Given instruction: From the records below, transcribe only the lines running from the one with "Recreate this object" through the one with "ROTOR_THICKNESS = 0.0018". Keep both of those end lines.

(Part of a data file)

•••

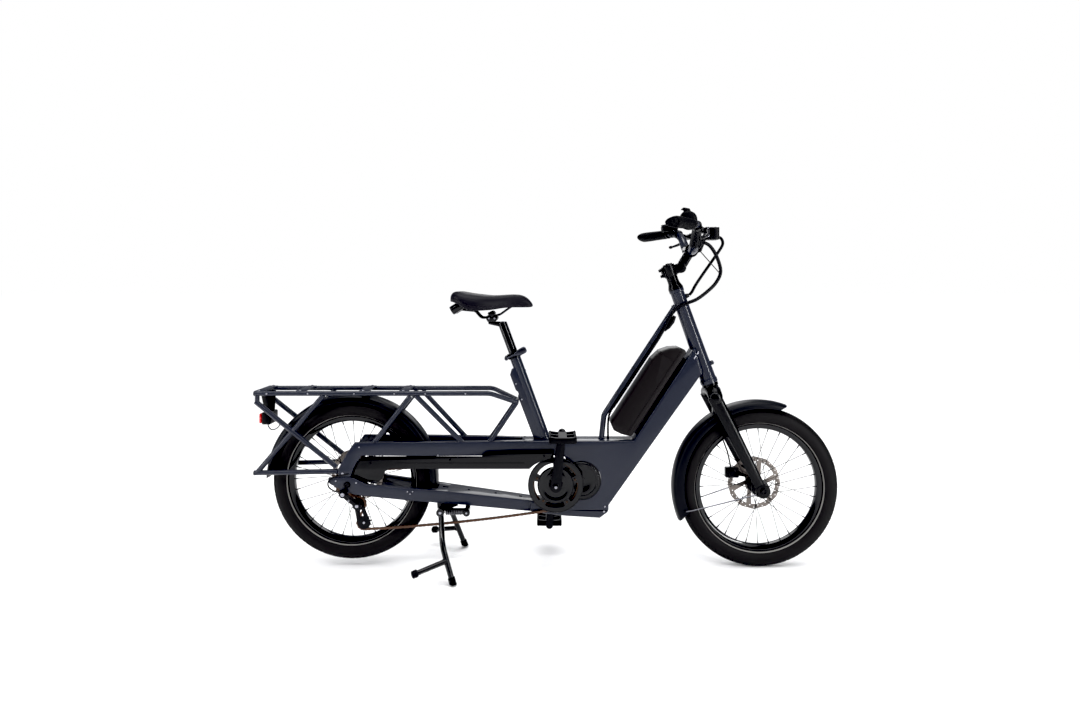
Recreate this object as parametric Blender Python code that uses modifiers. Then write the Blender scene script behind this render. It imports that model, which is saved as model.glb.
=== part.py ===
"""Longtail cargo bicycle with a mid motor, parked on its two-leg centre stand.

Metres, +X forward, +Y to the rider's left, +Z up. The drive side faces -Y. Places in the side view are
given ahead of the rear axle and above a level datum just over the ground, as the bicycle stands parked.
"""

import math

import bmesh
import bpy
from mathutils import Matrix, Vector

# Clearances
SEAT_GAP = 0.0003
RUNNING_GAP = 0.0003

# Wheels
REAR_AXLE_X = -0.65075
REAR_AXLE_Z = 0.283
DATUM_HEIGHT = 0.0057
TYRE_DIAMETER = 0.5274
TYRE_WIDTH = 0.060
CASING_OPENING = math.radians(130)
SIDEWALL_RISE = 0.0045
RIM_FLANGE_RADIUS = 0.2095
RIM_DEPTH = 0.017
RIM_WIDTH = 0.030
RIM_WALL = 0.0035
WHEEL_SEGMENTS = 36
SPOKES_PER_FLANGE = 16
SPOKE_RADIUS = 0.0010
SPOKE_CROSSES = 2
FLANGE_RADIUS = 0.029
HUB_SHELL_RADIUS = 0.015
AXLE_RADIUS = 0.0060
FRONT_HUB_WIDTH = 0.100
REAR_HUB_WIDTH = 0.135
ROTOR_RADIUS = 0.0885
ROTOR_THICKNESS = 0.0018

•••

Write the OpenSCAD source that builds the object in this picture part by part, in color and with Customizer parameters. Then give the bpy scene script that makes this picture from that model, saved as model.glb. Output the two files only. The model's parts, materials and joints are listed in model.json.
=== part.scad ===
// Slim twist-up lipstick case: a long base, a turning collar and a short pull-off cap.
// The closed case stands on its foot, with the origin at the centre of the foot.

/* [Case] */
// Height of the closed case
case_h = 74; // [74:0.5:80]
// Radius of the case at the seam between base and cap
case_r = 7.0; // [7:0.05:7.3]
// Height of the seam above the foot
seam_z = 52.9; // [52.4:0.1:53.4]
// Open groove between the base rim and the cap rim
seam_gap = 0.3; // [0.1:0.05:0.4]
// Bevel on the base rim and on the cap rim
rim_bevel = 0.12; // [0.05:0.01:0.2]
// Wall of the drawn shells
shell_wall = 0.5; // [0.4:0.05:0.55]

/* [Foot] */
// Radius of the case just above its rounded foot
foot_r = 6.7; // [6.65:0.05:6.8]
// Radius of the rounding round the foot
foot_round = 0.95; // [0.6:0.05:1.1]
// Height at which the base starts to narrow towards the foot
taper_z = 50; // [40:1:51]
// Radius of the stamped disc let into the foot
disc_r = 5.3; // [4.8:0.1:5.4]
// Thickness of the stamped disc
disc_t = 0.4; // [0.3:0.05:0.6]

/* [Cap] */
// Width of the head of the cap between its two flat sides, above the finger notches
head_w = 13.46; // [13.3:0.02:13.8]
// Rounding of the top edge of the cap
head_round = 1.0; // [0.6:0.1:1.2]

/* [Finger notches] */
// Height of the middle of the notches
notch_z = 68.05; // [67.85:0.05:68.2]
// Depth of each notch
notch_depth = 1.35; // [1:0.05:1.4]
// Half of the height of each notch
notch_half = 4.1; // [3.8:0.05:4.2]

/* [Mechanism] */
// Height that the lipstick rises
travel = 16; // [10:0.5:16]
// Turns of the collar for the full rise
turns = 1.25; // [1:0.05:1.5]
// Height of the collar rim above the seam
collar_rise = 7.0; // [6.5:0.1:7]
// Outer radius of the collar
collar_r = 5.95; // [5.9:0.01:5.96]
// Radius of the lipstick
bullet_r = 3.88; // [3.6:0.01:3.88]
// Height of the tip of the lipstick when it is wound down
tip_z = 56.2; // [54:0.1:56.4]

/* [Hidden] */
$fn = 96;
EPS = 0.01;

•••

Exercise result:
Recreate this object as parametric Blender Python code that uses modifiers. Then write the Blender scene script behind this render. It imports that model, which is saved as model.glb.
=== part.py ===
"""Longtail cargo bicycle with a mid motor, parked on its two-leg centre stand.

Metres, +X forward, +Y to the rider's left, +Z up. The drive side faces -Y. Places in the side view are
given ahead of the rear axle and above a level datum just over the ground, as the bicycle stands parked.
"""

import math

import bmesh
import bpy
from mathutils import Matrix, Vector

# Clearances
SEAT_GAP = 0.0003
RUNNING_GAP = 0.0003

# Wheels
REAR_AXLE_X = -0.65075
REAR_AXLE_Z = 0.283
DATUM_HEIGHT = 0.0057
TYRE_DIAMETER = 0.5274
TYRE_WIDTH = 0.060
CASING_OPENING = math.radians(130)
SIDEWALL_RISE = 0.0045
RIM_FLANGE_RADIUS = 0.2095
RIM_DEPTH = 0.017
RIM_WIDTH = 0.030
RIM_WALL = 0.0035
WHEEL_SEGMENTS = 36
SPOKES_PER_FLANGE = 16
SPOKE_RADIUS = 0.0010
SPOKE_CROSSES = 2
FLANGE_RADIUS = 0.029
HUB_SHELL_RADIUS = 0.015
AXLE_RADIUS = 0.0060
FRONT_HUB_WIDTH = 0.100
REAR_HUB_WIDTH = 0.135
ROTOR_RADIUS = 0.0885
ROTOR_THICKNESS = 0.0018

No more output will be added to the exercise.